**SET TASK**:
Return each line of the material verbatim.

[start]

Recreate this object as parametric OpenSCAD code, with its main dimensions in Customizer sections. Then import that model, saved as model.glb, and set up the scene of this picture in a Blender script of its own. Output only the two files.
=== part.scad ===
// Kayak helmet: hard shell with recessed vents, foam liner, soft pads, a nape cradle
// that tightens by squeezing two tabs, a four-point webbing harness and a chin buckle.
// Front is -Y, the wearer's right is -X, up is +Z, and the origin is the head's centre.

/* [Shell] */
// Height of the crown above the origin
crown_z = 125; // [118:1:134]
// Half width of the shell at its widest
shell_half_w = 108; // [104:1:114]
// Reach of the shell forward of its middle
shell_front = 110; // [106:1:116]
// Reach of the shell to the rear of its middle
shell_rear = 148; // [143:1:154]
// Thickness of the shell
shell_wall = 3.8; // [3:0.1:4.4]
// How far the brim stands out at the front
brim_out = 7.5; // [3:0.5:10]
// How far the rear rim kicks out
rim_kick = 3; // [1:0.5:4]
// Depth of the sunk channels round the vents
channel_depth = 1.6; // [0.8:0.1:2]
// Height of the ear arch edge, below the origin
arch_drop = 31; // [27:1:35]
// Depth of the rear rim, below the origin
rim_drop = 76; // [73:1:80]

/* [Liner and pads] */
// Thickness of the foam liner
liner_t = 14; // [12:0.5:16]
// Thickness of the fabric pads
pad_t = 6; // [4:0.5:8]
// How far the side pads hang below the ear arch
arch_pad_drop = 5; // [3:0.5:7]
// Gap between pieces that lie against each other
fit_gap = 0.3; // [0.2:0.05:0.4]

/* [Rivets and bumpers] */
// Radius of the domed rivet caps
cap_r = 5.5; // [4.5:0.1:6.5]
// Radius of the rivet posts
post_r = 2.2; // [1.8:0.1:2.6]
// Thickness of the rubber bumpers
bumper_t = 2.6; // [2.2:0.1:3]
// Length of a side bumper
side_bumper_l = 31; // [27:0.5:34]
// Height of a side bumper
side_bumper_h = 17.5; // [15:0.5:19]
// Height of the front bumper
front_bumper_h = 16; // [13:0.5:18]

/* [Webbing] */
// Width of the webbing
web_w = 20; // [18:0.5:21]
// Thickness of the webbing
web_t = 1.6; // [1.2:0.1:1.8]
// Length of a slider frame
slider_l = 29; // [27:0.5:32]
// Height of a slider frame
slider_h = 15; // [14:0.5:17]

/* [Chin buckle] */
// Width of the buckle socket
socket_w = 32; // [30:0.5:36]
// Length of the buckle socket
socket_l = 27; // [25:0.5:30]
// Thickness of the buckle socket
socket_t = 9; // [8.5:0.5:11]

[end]

**EXERCISE OUTPUT**:
Recreate this object as parametric OpenSCAD code, with its main dimensions in Customizer sections. Then import that model, saved as model.glb, and set up the scene of this picture in a Blender script of its own. Output only the two files.
=== part.scad ===
// Kayak helmet: hard shell with recessed vents, foam liner, soft pads, a nape cradle
// that tightens by squeezing two tabs, a four-point webbing harness and a chin buckle.
// Front is -Y, the wearer's right is -X, up is +Z, and the origin is the head's centre.

/* [Shell] */
// Height of the crown above the origin
crown_z = 125; // [118:1:134]
// Half width of the shell at its widest
shell_half_w = 108; // [104:1:114]
// Reach of the shell forward of its middle
shell_front = 110; // [106:1:116]
// Reach of the shell to the rear of its middle
shell_rear = 148; // [143:1:154]
// Thickness of the shell
shell_wall = 3.8; // [3:0.1:4.4]
// How far the brim stands out at the front
brim_out = 7.5; // [3:0.5:10]
// How far the rear rim kicks out
rim_kick = 3; // [1:0.5:4]
// Depth of the sunk channels round the vents
channel_depth = 1.6; // [0.8:0.1:2]
// Height of the ear arch edge, below the origin
arch_drop = 31; // [27:1:35]
// Depth of the rear rim, below the origin
rim_drop = 76; // [73:1:80]

/* [Liner and pads] */
// Thickness of the foam liner
liner_t = 14; // [12:0.5:16]
// Thickness of the fabric pads
pad_t = 6; // [4:0.5:8]
// How far the side pads hang below the ear arch
arch_pad_drop = 5; // [3:0.5:7]
// Gap between pieces that lie against each other
fit_gap = 0.3; // [0.2:0.05:0.4]

/* [Rivets and bumpers] */
// Radius of the domed rivet caps
cap_r = 5.5; // [4.5:0.1:6.5]
// Radius of the rivet posts
post_r = 2.2; // [1.8:0.1:2.6]
// Thickness of the rubber bumpers
bumper_t = 2.6; // [2.2:0.1:3]
// Length of a side bumper
side_bumper_l = 31; // [27:0.5:34]
// Height of a side bumper
side_bumper_h = 17.5; // [15:0.5:19]
// Height of the front bumper
front_bumper_h = 16; // [13:0.5:18]

/* [Webbing] */
// Width of the webbing
web_w = 20; // [18:0.5:21]
// Thickness of the webbing
web_t = 1.6; // [1.2:0.1:1.8]
// Length of a slider frame
slider_l = 29; // [27:0.5:32]
// Height of a slider frame
slider_h = 15; // [14:0.5:17]

/* [Chin buckle] */
// Width of the buckle socket
socket_w = 32; // [30:0.5:36]
// Length of the buckle socket
socket_l = 27; // [25:0.5:30]
// Thickness of the buckle socket
socket_t = 9; // [8.5:0.5:11]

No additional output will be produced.